__INPUT DATA__:
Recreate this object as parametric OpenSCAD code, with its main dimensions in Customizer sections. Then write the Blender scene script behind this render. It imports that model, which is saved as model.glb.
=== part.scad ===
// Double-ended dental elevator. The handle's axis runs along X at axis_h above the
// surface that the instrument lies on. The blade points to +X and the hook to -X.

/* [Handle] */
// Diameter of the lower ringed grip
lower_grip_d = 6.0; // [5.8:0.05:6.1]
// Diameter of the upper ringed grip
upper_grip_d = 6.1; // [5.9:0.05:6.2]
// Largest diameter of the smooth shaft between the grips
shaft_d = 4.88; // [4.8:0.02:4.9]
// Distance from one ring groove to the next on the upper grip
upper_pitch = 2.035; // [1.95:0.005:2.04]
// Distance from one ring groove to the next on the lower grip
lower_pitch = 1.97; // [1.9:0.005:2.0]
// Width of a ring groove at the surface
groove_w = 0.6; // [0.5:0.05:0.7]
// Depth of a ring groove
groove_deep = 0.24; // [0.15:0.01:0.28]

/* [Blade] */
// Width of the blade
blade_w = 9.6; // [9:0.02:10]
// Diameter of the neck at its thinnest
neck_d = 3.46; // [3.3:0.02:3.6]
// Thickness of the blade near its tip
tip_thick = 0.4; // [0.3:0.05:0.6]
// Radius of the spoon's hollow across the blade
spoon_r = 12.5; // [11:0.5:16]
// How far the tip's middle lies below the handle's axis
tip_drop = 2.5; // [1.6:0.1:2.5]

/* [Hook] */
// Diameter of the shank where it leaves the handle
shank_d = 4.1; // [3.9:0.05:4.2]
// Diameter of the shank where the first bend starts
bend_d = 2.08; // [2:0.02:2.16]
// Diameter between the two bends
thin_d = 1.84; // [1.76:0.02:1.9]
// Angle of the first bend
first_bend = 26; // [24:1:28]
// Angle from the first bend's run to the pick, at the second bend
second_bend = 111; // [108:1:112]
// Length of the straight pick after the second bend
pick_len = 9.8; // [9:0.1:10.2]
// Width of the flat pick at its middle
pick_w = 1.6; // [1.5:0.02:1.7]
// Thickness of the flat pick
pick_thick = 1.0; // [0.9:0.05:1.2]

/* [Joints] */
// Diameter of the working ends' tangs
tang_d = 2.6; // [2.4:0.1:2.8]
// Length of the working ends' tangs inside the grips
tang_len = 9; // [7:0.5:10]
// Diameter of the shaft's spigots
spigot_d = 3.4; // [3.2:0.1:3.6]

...

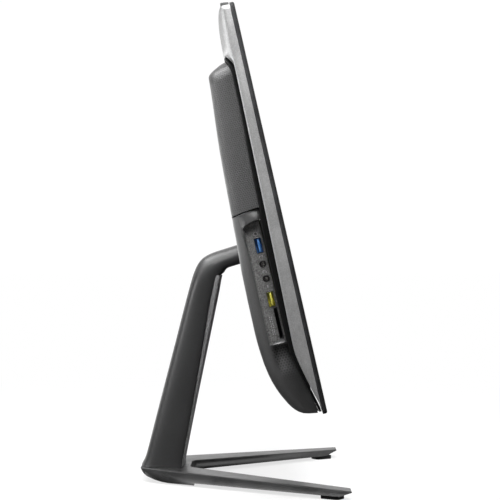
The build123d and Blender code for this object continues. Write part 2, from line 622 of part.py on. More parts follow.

__EXERCISE__: Copy each line of the records above that carries the word "from".

__FINAL RESULT__:
// Distance from one ring groove to the next on the upper grip
// Distance from one ring groove to the next on the lower grip
// Angle from the first bend's run to the pick, at the second bend
The build123d and Blender code for this object continues. Write part 2, from line 622 of part.py on. More parts follow.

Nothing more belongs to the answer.